* _Data block_:
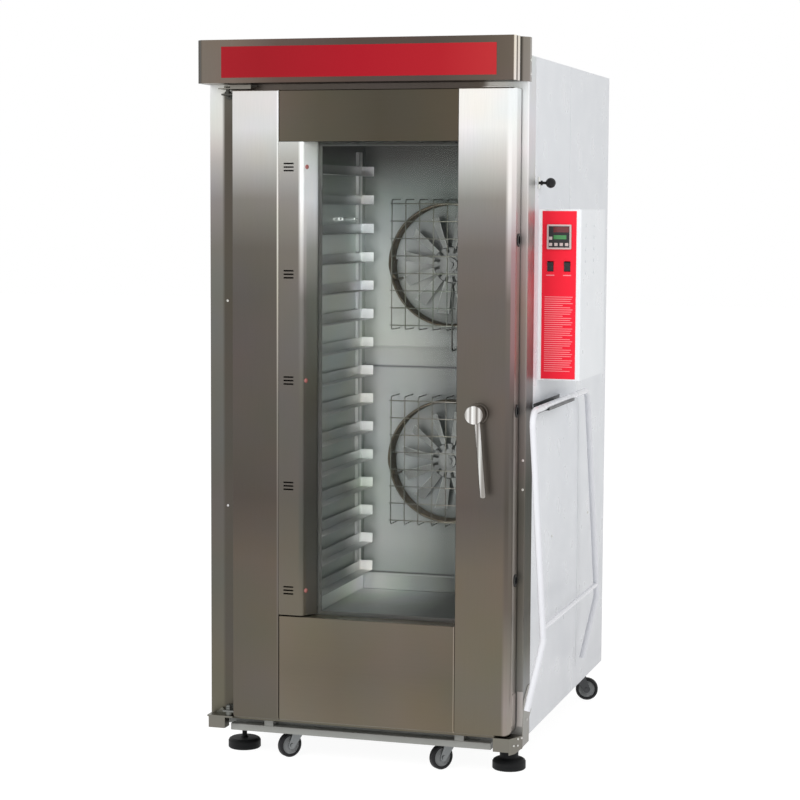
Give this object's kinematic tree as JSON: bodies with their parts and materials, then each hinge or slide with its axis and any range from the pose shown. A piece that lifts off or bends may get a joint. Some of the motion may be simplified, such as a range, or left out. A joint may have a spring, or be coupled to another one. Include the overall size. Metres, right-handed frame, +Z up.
{
  "type": "convection oven",
  "caption": "Tall electric convection oven on feet and castors, with a glazed side-hinged door, ladder racks, rear fans inside ring heaters, a side control box and a swing-up tube frame.",
  "frame": {"origin": "middle of the footprint on the floor", "axes": "+Z up, -Y towards the door side, +X to the right of someone facing the door"},
  "size_m": [1.105, 1.2956, 2.15],
  "materials": {
    "white_paint": "gloss",
    "stainless": "brushed",
    "olive_steel": "brushed",
    "chamber_steel": "satin",
    "bright_wire": "polished",
    "heater_tube": "heat tinted",
    "motor_paint": "satin",
    "wheel_steel": "satin",
    "rail_paint": "satin",
    "black_rubber": "matte",
    "zinc_plate": "satin",
    "wheel_rubber": "satin",
    "fascia_red": "gloss",
    "stripe_red": "gloss",
    "black_plastic": "matte",
    "switch_plastic": "gloss",
    "knob_black": "gloss",
    "dark_steel": "satin",
    "tube_white": "gloss",
    "screw_steel": "satin",
    "clear_glass": "clear",
    "seal_rubber": "matte",
    "handle_steel": "polished"
  },
  "bodies": {
    "cabinet": {"side_panel_left": "white_paint", "side_panel_right": "white_paint", "back_panel": "white_paint", "roof_panel": "white_paint", "control_box": "white_paint", "front_frame": "stainless", "hood": "stainless", "corner_bracket": "stainless", "hinge_bracket_lower": "stainless", "hinge_bracket_upper": "stainless", "flue_stub": "stainless", "liner_left": "chamber_steel", "liner_right": "chamber_steel", "liner_back": "chamber_steel", "liner_top": "chamber_steel", "floor_pan": "chamber_steel", "tray_ladder_left": "chamber_steel", "tray_ladder_right": "chamber_steel", "fan_guard_upper": "bright_wire", "fan_guard_lower": "bright_wire", "steam_tube": "bright_wire", "probe": "bright_wire", "ring_element_upper": "heater_tube", "ring_element_lower": "heater_tube", "fan_motor_upper": "motor_paint", "fan_motor_lower": "motor_paint", "base_frame": "rail_paint", "foot_left": "black_rubber", "foot_right": "black_rubber", "fascia": "fascia_red", "hood_stripe": "stripe_red", "controller": "black_plastic", "knob_plate": "dark_steel", "side_cradle": "dark_steel", "cabinet_screws": "screw_steel"},
    "door": {"door_skin_left": "stainless", "door_skin_right": "stainless", "door_panel_top": "olive_steel", "door_panel_bottom": "stainless", "door_inner_frame": "stainless", "door_glass_outer": "clear_glass", "door_glass_inner": "clear_glass", "lamp_housing": "stainless", "door_gasket": "seal_rubber", "door_catches": "stainless"},
    "door_handle": {"door_handle": "handle_steel"},
    "fan_wheel_upper": {"fan_wheel_upper": "wheel_steel"},
    "fan_wheel_lower": {"fan_wheel_lower": "wheel_steel"},
    "damper_knob": {"damper_knob": "knob_black"},
    "side_frame": {"side_frame": "tube_white"},
    "switch_left": {"switch_left": "switch_plastic"},
    "switch_right": {"switch_right": "switch_plastic"},
    "castor_fork_front_left": {"castor_fork_front_left": "zinc_plate"},
    "castor_wheel_front_left": {"castor_wheel_front_left": "wheel_rubber"},
    "castor_fork_front_right": {"castor_fork_front_right": "zinc_plate"},
    "castor_wheel_front_right": {"castor_wheel_front_right": "wheel_rubber"},
    "castor_fork_rear_left": {"castor_fork_rear_left": "zinc_plate"},
    "castor_wheel_rear_left": {"castor_wheel_rear_left": "wheel_rubber"},
    "castor_fork_rear_right": {"castor_fork_rear_right": "zinc_plate"},
    "castor_wheel_rear_right": {"castor_wheel_rear_right": "wheel_rubber"}
  },
  "joints": [
    {"name": "door_hinge", "type": "hinge", "parent": "cabinet", "child": "door", "pos_m": [-0.47775, -0.55385, 1.075], "axis": [0, 0, -1], "range_deg": [0, 150]},
    {"name": "handle_turn", "type": "hinge", "parent": "door", "child": "door_handle", "pos_m": [0.30125, -0.62985, 1.08], "axis": [0, 1, 0], "range_deg": [0, 90]},
    {"name": "fan_spin_upper", "type": "hinge", "parent": "cabinet", "child": "fan_wheel_upper", "pos_m": [-0.06075, 0.42815, 1.476], "axis": [0, 1, 0], "continuous": true},
    {"name": "fan_spin_lower", "type": "hinge", "parent": "cabinet", "child": "fan_wheel_lower", "pos_m": [-0.06075, 0.42815, 0.816], "axis": [0, 1, 0], "continuous": true},
    {"name": "damper_slide", "type": "slide", "parent": "cabinet", "child": "damper_knob", "axis": [1, 0, 0], "range_m": [0, 0.022]},
    {"name": "side_frame_swing", "type": "hinge", "parent": "cabinet", "child": "side_frame", "pos_m": [0.46225, -0.21785, 1.092], "axis": [0, -1, 0], "range_deg": [0, 90]},
    {"name": "switch_rock_left", "type": "hinge", "parent": "cabinet", "child": "switch_left", "pos_m": [0.46025, -0.38085, 1.498], "axis": [-1, 0, 0], "range_deg": [0, 16]},
    {"name": "switch_rock_right", "type": "hinge", "parent": "cabinet", "child": "switch_right", "pos_m": [0.51025, -0.38085, 1.498], "axis": [-1, 0, 0], "range_deg": [0, 16]},
    {"name": "castor_swivel_front_left", "type": "hinge", "parent": "cabinet", "child": "castor_fork_front_left", "pos_m": [-0.29675, -0.44385, 0.08], "axis": [0, 0, 1], "continuous": true},
    {"name": "castor_roll_front_left", "type": "hinge", "parent": "castor_fork_front_left", "child": "castor_wheel_front_left", "pos_m": [-0.31475, -0.4653, 0.0375], "axis": [0.766, -0.6428, 0], "continuous": true},
    {"name": "castor_swivel_front_right", "type": "hinge", "parent": "cabinet", "child": "castor_fork_front_right", "pos_m": [0.18125, -0.44385, 0.08], "axis": [0, 0, 1], "continuous": true},
    {"name": "castor_roll_front_right", "type": "hinge", "parent": "castor_fork_front_right", "child": "castor_wheel_front_right", "pos_m": [0.16325, -0.4653, 0.0375], "axis": [0.766, -0.6428, 0], "continuous": true},
    {"name": "castor_swivel_rear_left", "type": "hinge", "parent": "cabinet", "child": "castor_fork_rear_left", "pos_m": [-0.48575, 0.56115, 0.08], "axis": [0, 0, 1], "continuous": true},
    {"name": "castor_roll_rear_left", "type": "hinge", "parent": "castor_fork_rear_left", "child": "castor_wheel_rear_left", "pos_m": [-0.45817, 0.56601, 0.0375], "axis": [-0.1736, 0.9848, 0], "continuous": true},
    {"name": "castor_swivel_rear_right", "type": "hinge", "parent": "cabinet", "child": "castor_fork_rear_right", "pos_m": [0.36425, 0.56115, 0.08], "axis": [0, 0, 1], "continuous": true},
    {"name": "castor_roll_rear_right", "type": "hinge", "parent": "castor_fork_rear_right", "child": "castor_wheel_rear_right", "pos_m": [0.39182, 0.56601, 0.0375], "axis": [-0.1736, 0.9848, 0], "continuous": true}
  ]
}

* _What the exercise asks_: Copy the material above, line for line.

* _Solution below_:
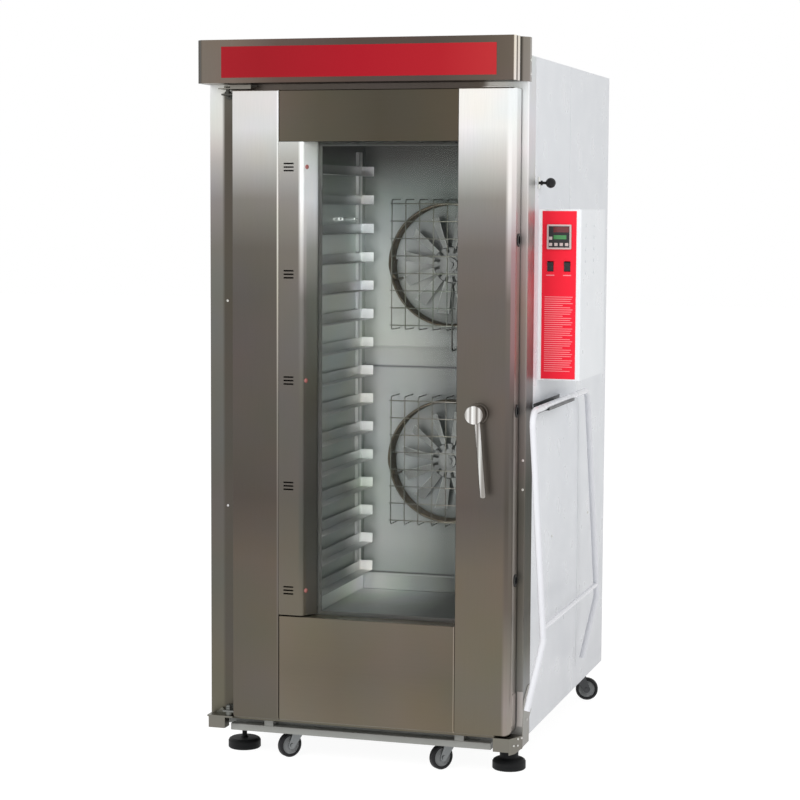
Give this object's kinematic tree as JSON: bodies with their parts and materials, then each hinge or slide with its axis and any range from the pose shown. A piece that lifts off or bends may get a joint. Some of the motion may be simplified, such as a range, or left out. A joint may have a spring, or be coupled to another one. Include the overall size. Metres, right-handed frame, +Z up.
{
  "type": "convection oven",
  "caption": "Tall electric convection oven on feet and castors, with a glazed side-hinged door, ladder racks, rear fans inside ring heaters, a side control box and a swing-up tube frame.",
  "frame": {"origin": "middle of the footprint on the floor", "axes": "+Z up, -Y towards the door side, +X to the right of someone facing the door"},
  "size_m": [1.105, 1.2956, 2.15],
  "materials": {
    "white_paint": "gloss",
    "stainless": "brushed",
    "olive_steel": "brushed",
    "chamber_steel": "satin",
    "bright_wire": "polished",
    "heater_tube": "heat tinted",
    "motor_paint": "satin",
    "wheel_steel": "satin",
    "rail_paint": "satin",
    "black_rubber": "matte",
    "zinc_plate": "satin",
    "wheel_rubber": "satin",
    "fascia_red": "gloss",
    "stripe_red": "gloss",
    "black_plastic": "matte",
    "switch_plastic": "gloss",
    "knob_black": "gloss",
    "dark_steel": "satin",
    "tube_white": "gloss",
    "screw_steel": "satin",
    "clear_glass": "clear",
    "seal_rubber": "matte",
    "handle_steel": "polished"
  },
  "bodies": {
    "cabinet": {"side_panel_left": "white_paint", "side_panel_right": "white_paint", "back_panel": "white_paint", "roof_panel": "white_paint", "control_box": "white_paint", "front_frame": "stainless", "hood": "stainless", "corner_bracket": "stainless", "hinge_bracket_lower": "stainless", "hinge_bracket_upper": "stainless", "flue_stub": "stainless", "liner_left": "chamber_steel", "liner_right": "chamber_steel", "liner_back": "chamber_steel", "liner_top": "chamber_steel", "floor_pan": "chamber_steel", "tray_ladder_left": "chamber_steel", "tray_ladder_right": "chamber_steel", "fan_guard_upper": "bright_wire", "fan_guard_lower": "bright_wire", "steam_tube": "bright_wire", "probe": "bright_wire", "ring_element_upper": "heater_tube", "ring_element_lower": "heater_tube", "fan_motor_upper": "motor_paint", "fan_motor_lower": "motor_paint", "base_frame": "rail_paint", "foot_left": "black_rubber", "foot_right": "black_rubber", "fascia": "fascia_red", "hood_stripe": "stripe_red", "controller": "black_plastic", "knob_plate": "dark_steel", "side_cradle": "dark_steel", "cabinet_screws": "screw_steel"},
    "door": {"door_skin_left": "stainless", "door_skin_right": "stainless", "door_panel_top": "olive_steel", "door_panel_bottom": "stainless", "door_inner_frame": "stainless", "door_glass_outer": "clear_glass", "door_glass_inner": "clear_glass", "lamp_housing": "stainless", "door_gasket": "seal_rubber", "door_catches": "stainless"},
    "door_handle": {"door_handle": "handle_steel"},
    "fan_wheel_upper": {"fan_wheel_upper": "wheel_steel"},
    "fan_wheel_lower": {"fan_wheel_lower": "wheel_steel"},
    "damper_knob": {"damper_knob": "knob_black"},
    "side_frame": {"side_frame": "tube_white"},
    "switch_left": {"switch_left": "switch_plastic"},
    "switch_right": {"switch_right": "switch_plastic"},
    "castor_fork_front_left": {"castor_fork_front_left": "zinc_plate"},
    "castor_wheel_front_left": {"castor_wheel_front_left": "wheel_rubber"},
    "castor_fork_front_right": {"castor_fork_front_right": "zinc_plate"},
    "castor_wheel_front_right": {"castor_wheel_front_right": "wheel_rubber"},
    "castor_fork_rear_left": {"castor_fork_rear_left": "zinc_plate"},
    "castor_wheel_rear_left": {"castor_wheel_rear_left": "wheel_rubber"},
    "castor_fork_rear_right": {"castor_fork_rear_right": "zinc_plate"},
    "castor_wheel_rear_right": {"castor_wheel_rear_right": "wheel_rubber"}
  },
  "joints": [
    {"name": "door_hinge", "type": "hinge", "parent": "cabinet", "child": "door", "pos_m": [-0.47775, -0.55385, 1.075], "axis": [0, 0, -1], "range_deg": [0, 150]},
    {"name": "handle_turn", "type": "hinge", "parent": "door", "child": "door_handle", "pos_m": [0.30125, -0.62985, 1.08], "axis": [0, 1, 0], "range_deg": [0, 90]},
    {"name": "fan_spin_upper", "type": "hinge", "parent": "cabinet", "child": "fan_wheel_upper", "pos_m": [-0.06075, 0.42815, 1.476], "axis": [0, 1, 0], "continuous": true},
    {"name": "fan_spin_lower", "type": "hinge", "parent": "cabinet", "child": "fan_wheel_lower", "pos_m": [-0.06075, 0.42815, 0.816], "axis": [0, 1, 0], "continuous": true},
    {"name": "damper_slide", "type": "slide", "parent": "cabinet", "child": "damper_knob", "axis": [1, 0, 0], "range_m": [0, 0.022]},
    {"name": "side_frame_swing", "type": "hinge", "parent": "cabinet", "child": "side_frame", "pos_m": [0.46225, -0.21785, 1.092], "axis": [0, -1, 0], "range_deg": [0, 90]},
    {"name": "switch_rock_left", "type": "hinge", "parent": "cabinet", "child": "switch_left", "pos_m": [0.46025, -0.38085, 1.498], "axis": [-1, 0, 0], "range_deg": [0, 16]},
    {"name": "switch_rock_right", "type": "hinge", "parent": "cabinet", "child": "switch_right", "pos_m": [0.51025, -0.38085, 1.498], "axis": [-1, 0, 0], "range_deg": [0, 16]},
    {"name": "castor_swivel_front_left", "type": "hinge", "parent": "cabinet", "child": "castor_fork_front_left", "pos_m": [-0.29675, -0.44385, 0.08], "axis": [0, 0, 1], "continuous": true},
    {"name": "castor_roll_front_left", "type": "hinge", "parent": "castor_fork_front_left", "child": "castor_wheel_front_left", "pos_m": [-0.31475, -0.4653, 0.0375], "axis": [0.766, -0.6428, 0], "continuous": true},
    {"name": "castor_swivel_front_right", "type": "hinge", "parent": "cabinet", "child": "castor_fork_front_right", "pos_m": [0.18125, -0.44385, 0.08], "axis": [0, 0, 1], "continuous": true},
    {"name": "castor_roll_front_right", "type": "hinge", "parent": "castor_fork_front_right", "child": "castor_wheel_front_right", "pos_m": [0.16325, -0.4653, 0.0375], "axis": [0.766, -0.6428, 0], "continuous": true},
    {"name": "castor_swivel_rear_left", "type": "hinge", "parent": "cabinet", "child": "castor_fork_rear_left", "pos_m": [-0.48575, 0.56115, 0.08], "axis": [0, 0, 1], "continuous": true},
    {"name": "castor_roll_rear_left", "type": "hinge", "parent": "castor_fork_rear_left", "child": "castor_wheel_rear_left", "pos_m": [-0.45817, 0.56601, 0.0375], "axis": [-0.1736, 0.9848, 0], "continuous": true},
    {"name": "castor_swivel_rear_right", "type": "hinge", "parent": "cabinet", "child": "castor_fork_rear_right", "pos_m": [0.36425, 0.56115, 0.08], "axis": [0, 0, 1], "continuous": true},
    {"name": "castor_roll_rear_right", "type": "hinge", "parent": "castor_fork_rear_right", "child": "castor_wheel_rear_right", "pos_m": [0.39182, 0.56601, 0.0375], "axis": [-0.1736, 0.9848, 0], "continuous": true}
  ]
}